Data for years 2008 and 2018 was chosen to explore changes in car emissions and fuel economy over a decade.

Source: [EPA Fuel Economy Data](https://www.fueleconomy.gov/feg/download.shtml)

## 1) Assessing 
General exploration of datasets for number of samples, missing values, duplicate rows, etc. 

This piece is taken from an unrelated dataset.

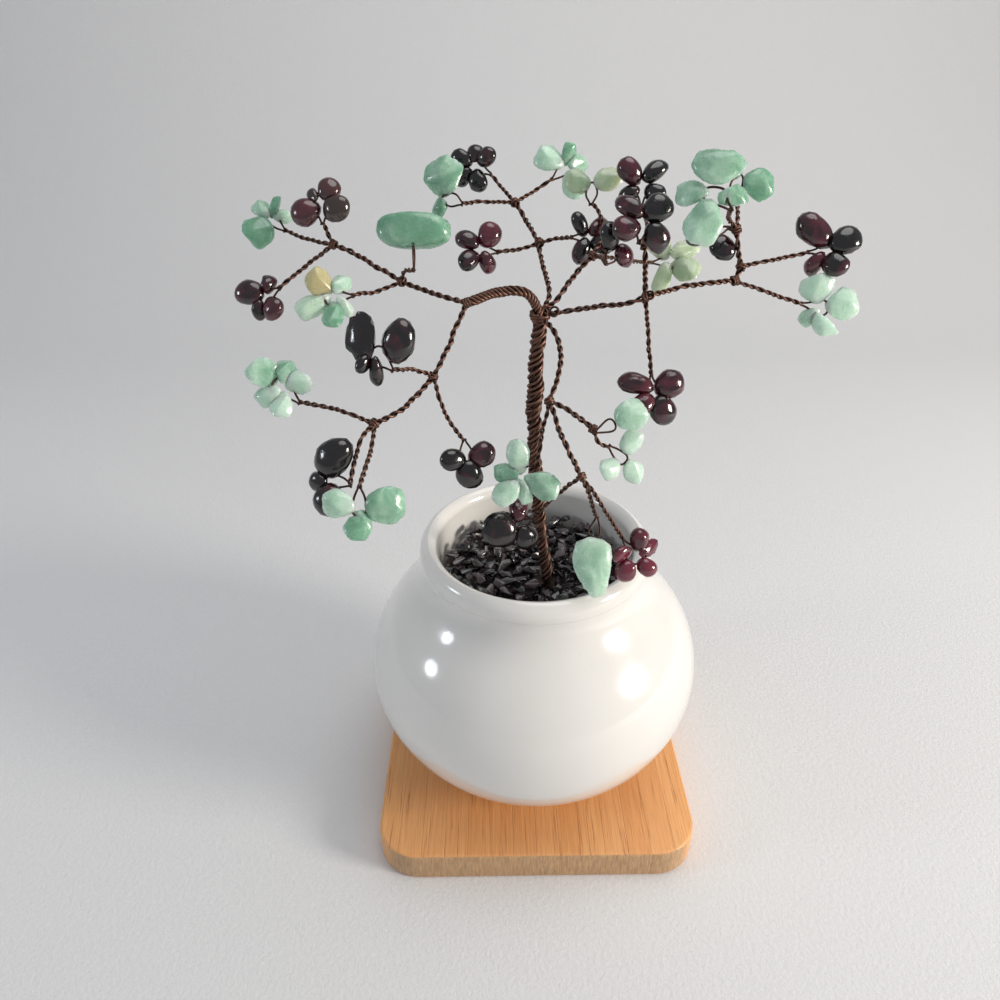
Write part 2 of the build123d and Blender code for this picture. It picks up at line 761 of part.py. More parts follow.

Files: `all_alpha_18.csv`, `all_alpha_08.csv`

In [None]:
# import and load dataset
import pandas as pd

df_18 = pd.read_csv('all_alpha_18.csv')
df_08 = pd.read_csv('all_alpha_08.csv')

In [None]:
# Number of samples / columns in each dataset
print("2018 samples and columns: {}".format(df_18.shape))
print("2008 samples and columns: {}".format(df_08.shape))

In [None]:
# Columns and datatypes info
df_18.info()
df_08.info()

### Missing Values 

In [None]:
# Columns with missing values
missing_18 = df_18.columns[df_18.isnull().any()]
print('Columns with missing values in 2018 data: {}'.format(missing_18))

# Rows with null values in each column
df_18.isnull().sum()

In [None]:
# Columns with missing values
missing_08 = df_08.columns[df_08.isnull().any()]
print('Columns with missing values in 2008 data: {}'.format(missing_08))

# Rows with null values in each column
df_08.isnull().sum()

The 2008 dataset has more missing values for multiple columns versus 2018 dataset which is missing values only in `Displ` and `Cyl` columns. 

### Duplicate Rows 

In [79]:
# Duplicate rows in dataset
duplicate_18 = df_18[df_18.duplicated(keep=False)]
duplicate_08 = df_08[df_08.duplicated(keep=False)]

# Uncomment to explore duplicate rows
#print("2018 Duplicate Rows: \n{}".format(duplicate_18))
#print("2008 Duplicate Rows: \n{}".format(duplicate_08))

# Number of duplicated rows
df_18.duplicated(keep='last').sum()

0

In [80]:
# Duplicate rows in dataset
duplicate_18 = df_18[df_18.duplicated(keep=False)]
duplicate_08 = df_08[df_08.duplicated(keep=False)]

# Uncomment to explore duplicate rows
#print("2008 Duplicate Rows: \n{}".format(duplicate_08))

# Number of duplicated rows
df_08.duplicated(keep='last').sum()

25

2018 dataset contains no duplicate values while the 2008 dataset contains 25 duplicated rows 

In [None]:
# Non-unique values in each column
#print("\nUnique values in 2018 dataset: \n{}".format(df_18.nunique()))
#print("\nUnique values in 2008 dataset: \n{}".format(df_08.nunique()))

# Unique values and counts for each in specific columns 
print(df_18['Cyl'].value_counts())
print(df_08['Cyl'].value_counts())

## 2) Cleaning Columns Labels 
Drop extraneous columns and rename applicable columns 

In [None]:
# View 2018 dataset
df_18.head(1)

In [81]:
# View 2008 dataset
df_08.head(1)

Unnamed: 0,Model,Displ,Cyl,Trans,Drive,Fuel,Sales Area,Stnd,Underhood ID,Veh Class,Air Pollution Score,FE Calc Appr,City MPG,Hwy MPG,Cmb MPG,Unadj Cmb MPG,Greenhouse Gas Score,SmartWay
0,ACURA MDX,3.7,(6 cyl),Auto-S5,4WD,Gasoline,CA,U2,8HNXT03.7PKR,SUV,7,Drv,15,20,17,22.0527,4,no


### Drop Extraneous Columns